### [Supplied entries]
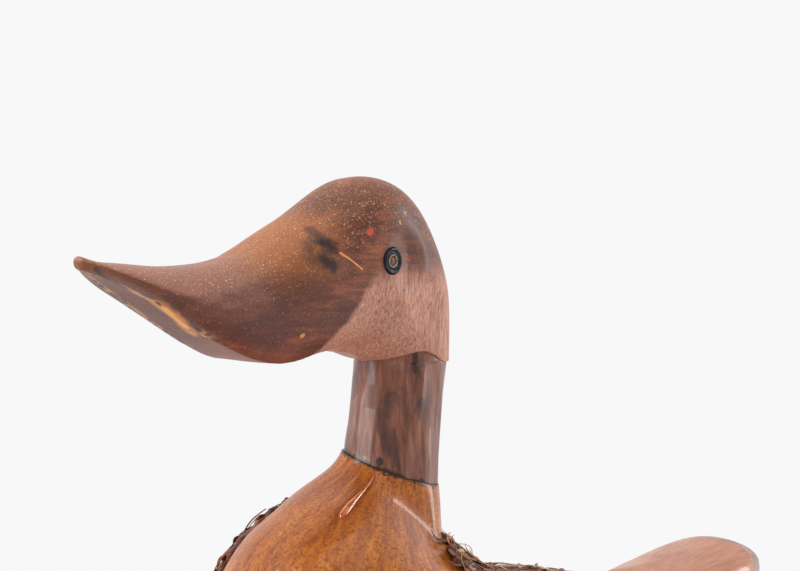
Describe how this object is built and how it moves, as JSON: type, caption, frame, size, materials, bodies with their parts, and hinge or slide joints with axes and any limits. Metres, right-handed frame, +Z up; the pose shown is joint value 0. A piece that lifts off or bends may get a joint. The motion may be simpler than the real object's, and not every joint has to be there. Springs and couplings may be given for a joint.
{
  "type": "floating duck decoy",
  "caption": "Carved wooden floating duck decoy: head turns on a through bolt, fibre mats on the back, let-in tail, ballast bar and anchor ring.",
  "frame": {"origin": "on the flat base plane, under the middle of the overall length and width", "axes": "+Z up, +X from bill to tail along the duck's length, +Y towards the duck's right side"},
  "size_m": [0.347, 0.1609, 0.2292],
  "materials": {
    "stained_wood": "dark stained and waxed carved wood",
    "varnished_wood": "glossy orange-brown varnish",
    "tail_wood": "smooth varnish, dark at the tip",
    "dowel_wood": "bare turned wood",
    "root_fibre": "rough shaggy root fibre",
    "brass": "dull aged brass",
    "eye_brass": "tarnished brass",
    "eye_metal": "dark oxidised metal",
    "eye_wood": "stained wood",
    "steel": "plain zinc-plated steel",
    "lead": "dull cast lead",
    "leather": "undyed washer leather"
  },
  "bodies": {
    "float": {"neck": "stained_wood", "body": "varnished_wood", "tail": "tail_wood", "bottom_plug": "dowel_wood", "neck_dowel_left": "dowel_wood", "neck_dowel_right": "dowel_wood", "tail_dowel_left": "dowel_wood", "tail_dowel_right": "dowel_wood", "back_mat": "root_fibre", "left_flank_mat": "root_fibre", "right_flank_mat": "root_fibre", "neck_bush": "brass", "body_bush": "brass", "keel_screw_front": "steel", "keel_screw_rear": "steel", "line_staple": "steel", "keel_weight": "lead", "seam_washer": "leather", "left_mat_tack_1": "brass", "left_mat_tack_2": "brass", "left_mat_tack_3": "brass", "left_mat_tack_4": "brass", "right_mat_tack_1": "brass", "right_mat_tack_2": "brass", "right_mat_tack_3": "brass", "right_mat_tack_4": "brass", "back_mat_tack_1": "brass", "back_mat_tack_2": "brass", "back_mat_tack_3": "brass", "back_mat_tack_4": "brass"},
    "turning_head": {"head": "stained_wood", "head_insert": "brass", "head_bolt": "steel", "bolt_washer": "brass", "spring_washer": "steel", "lock_nut": "steel", "left_eye_ring": "eye_metal", "left_eye_eyelet": "eye_brass", "left_eye_plug": "eye_wood", "right_eye_ring": "eye_metal", "right_eye_eyelet": "eye_brass", "right_eye_plug": "eye_wood"},
    "anchor_ring": {"line_ring": "brass"}
  },
  "joints": [
    {"name": "head_turn", "type": "hinge", "parent": "float", "child": "turning_head", "pos_m": [-0.0387, 0, 0.165], "axis": [0, 0, 1], "continuous": true},
    {"name": "ring_swing", "type": "hinge", "parent": "float", "child": "anchor_ring", "pos_m": [-0.1249, 0, 0.02517], "axis": [0, 1, 0], "range_deg": [-20, 150]}
  ]
}
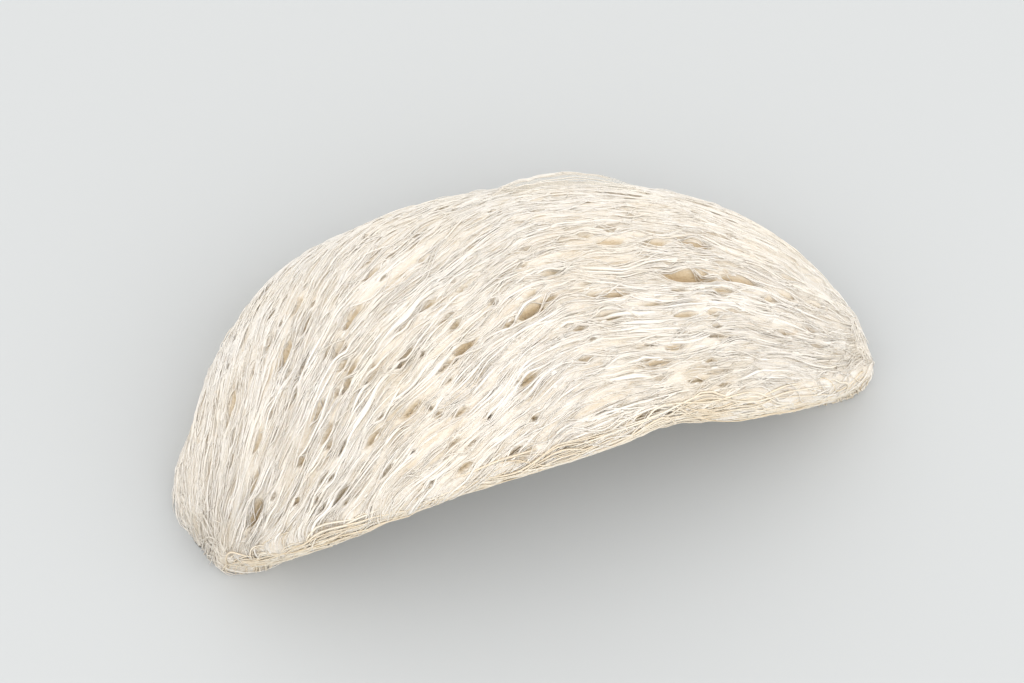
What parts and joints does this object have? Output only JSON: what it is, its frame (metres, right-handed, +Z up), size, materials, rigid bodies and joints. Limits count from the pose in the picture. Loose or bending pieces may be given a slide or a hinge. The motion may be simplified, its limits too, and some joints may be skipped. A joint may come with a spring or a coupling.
{
  "type": "edible bird's nest",
  "caption": "Edible bird's nest: half-moon cup of fused dried strands with a hollow behind an arched rim, lying on the flat edge that held it to the wall.",
  "frame": {"origin": "middle of the footprint, on the plane the nest lies on, which is the plane of the wall it was built against", "axes": "+X from the left foot to the right foot, seen from the mouth; +Z up, away from the wall; the mouth opens towards -Y"},
  "size_m": [0.093, 0.0474, 0.0314],
  "materials": {
    "dried_strands": "matt ivory dried strands, brittle and a little translucent"
  },
  "bodies": {
    "root": {"nest": "dried_strands"}
  },
  "joints": []
}
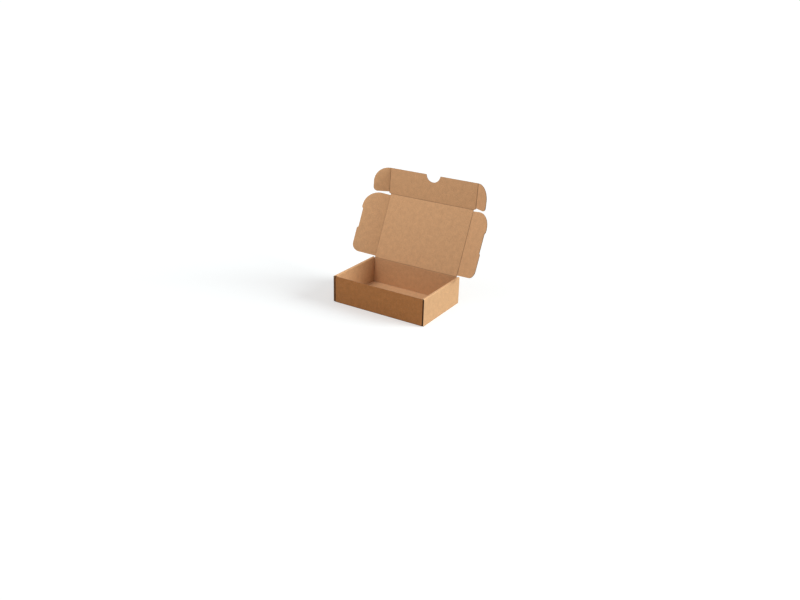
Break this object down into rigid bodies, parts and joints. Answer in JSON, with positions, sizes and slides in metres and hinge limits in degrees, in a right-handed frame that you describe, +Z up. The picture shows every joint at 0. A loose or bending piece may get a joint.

### [Short exercise]
Print back all the lines verbatim.

### [Final result]
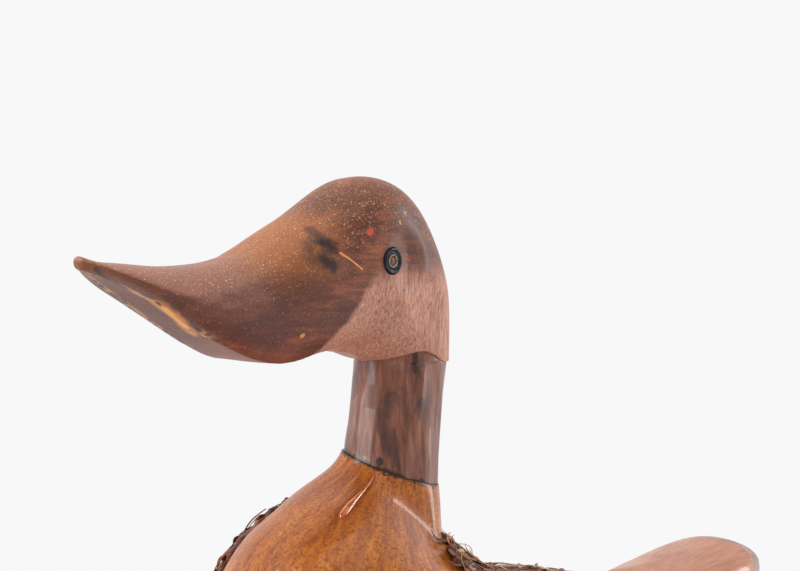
Describe how this object is built and how it moves, as JSON: type, caption, frame, size, materials, bodies with their parts, and hinge or slide joints with axes and any limits. Metres, right-handed frame, +Z up; the pose shown is joint value 0. A piece that lifts off or bends may get a joint. The motion may be simpler than the real object's, and not every joint has to be there. Springs and couplings may be given for a joint.
{
  "type": "floating duck decoy",
  "caption": "Carved wooden floating duck decoy: head turns on a through bolt, fibre mats on the back, let-in tail, ballast bar and anchor ring.",
  "frame": {"origin": "on the flat base plane, under the middle of the overall length and width", "axes": "+Z up, +X from bill to tail along the duck's length, +Y towards the duck's right side"},
  "size_m": [0.347, 0.1609, 0.2292],
  "materials": {
    "stained_wood": "dark stained and waxed carved wood",
    "varnished_wood": "glossy orange-brown varnish",
    "tail_wood": "smooth varnish, dark at the tip",
    "dowel_wood": "bare turned wood",
    "root_fibre": "rough shaggy root fibre",
    "brass": "dull aged brass",
    "eye_brass": "tarnished brass",
    "eye_metal": "dark oxidised metal",
    "eye_wood": "stained wood",
    "steel": "plain zinc-plated steel",
    "lead": "dull cast lead",
    "leather": "undyed washer leather"
  },
  "bodies": {
    "float": {"neck": "stained_wood", "body": "varnished_wood", "tail": "tail_wood", "bottom_plug": "dowel_wood", "neck_dowel_left": "dowel_wood", "neck_dowel_right": "dowel_wood", "tail_dowel_left": "dowel_wood", "tail_dowel_right": "dowel_wood", "back_mat": "root_fibre", "left_flank_mat": "root_fibre", "right_flank_mat": "root_fibre", "neck_bush": "brass", "body_bush": "brass", "keel_screw_front": "steel", "keel_screw_rear": "steel", "line_staple": "steel", "keel_weight": "lead", "seam_washer": "leather", "left_mat_tack_1": "brass", "left_mat_tack_2": "brass", "left_mat_tack_3": "brass", "left_mat_tack_4": "brass", "right_mat_tack_1": "brass", "right_mat_tack_2": "brass", "right_mat_tack_3": "brass", "right_mat_tack_4": "brass", "back_mat_tack_1": "brass", "back_mat_tack_2": "brass", "back_mat_tack_3": "brass", "back_mat_tack_4": "brass"},
    "turning_head": {"head": "stained_wood", "head_insert": "brass", "head_bolt": "steel", "bolt_washer": "brass", "spring_washer": "steel", "lock_nut": "steel", "left_eye_ring": "eye_metal", "left_eye_eyelet": "eye_brass", "left_eye_plug": "eye_wood", "right_eye_ring": "eye_metal", "right_eye_eyelet": "eye_brass", "right_eye_plug": "eye_wood"},
    "anchor_ring": {"line_ring": "brass"}
  },
  "joints": [
    {"name": "head_turn", "type": "hinge", "parent": "float", "child": "turning_head", "pos_m": [-0.0387, 0, 0.165], "axis": [0, 0, 1], "continuous": true},
    {"name": "ring_swing", "type": "hinge", "parent": "float", "child": "anchor_ring", "pos_m": [-0.1249, 0, 0.02517], "axis": [0, 1, 0], "range_deg": [-20, 150]}
  ]
}
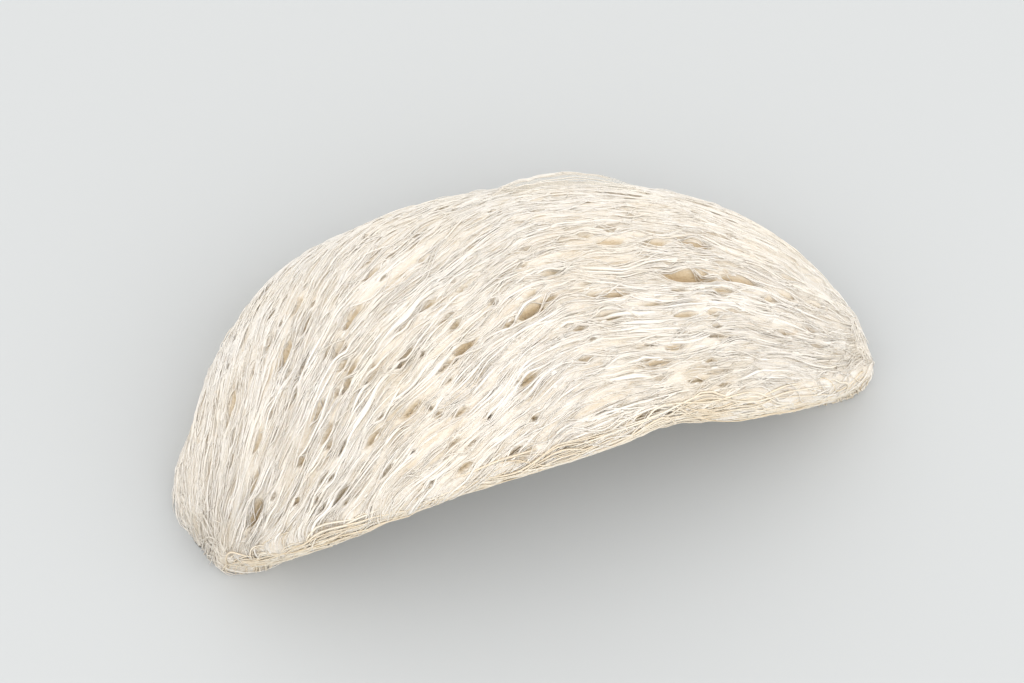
What parts and joints does this object have? Output only JSON: what it is, its frame (metres, right-handed, +Z up), size, materials, rigid bodies and joints. Limits count from the pose in the picture. Loose or bending pieces may be given a slide or a hinge. The motion may be simplified, its limits too, and some joints may be skipped. A joint may come with a spring or a coupling.
{
  "type": "edible bird's nest",
  "caption": "Edible bird's nest: half-moon cup of fused dried strands with a hollow behind an arched rim, lying on the flat edge that held it to the wall.",
  "frame": {"origin": "middle of the footprint, on the plane the nest lies on, which is the plane of the wall it was built against", "axes": "+X from the left foot to the right foot, seen from the mouth; +Z up, away from the wall; the mouth opens towards -Y"},
  "size_m": [0.093, 0.0474, 0.0314],
  "materials": {
    "dried_strands": "matt ivory dried strands, brittle and a little translucent"
  },
  "bodies": {
    "root": {"nest": "dried_strands"}
  },
  "joints": []
}
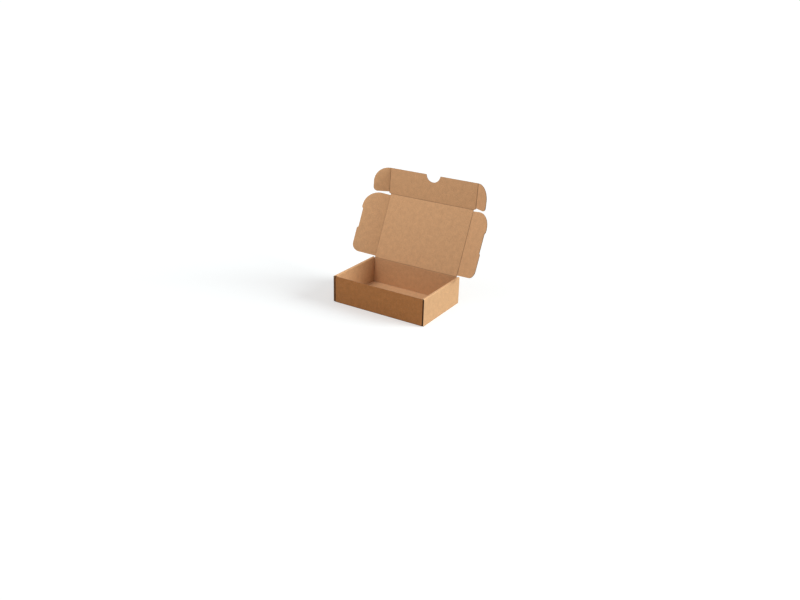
Break this object down into rigid bodies, parts and joints. Answer in JSON, with positions, sizes and slides in metres and hinge limits in degrees, in a right-handed frame that you describe, +Z up. The picture shows every joint at 0. A loose or bending piece may get a joint.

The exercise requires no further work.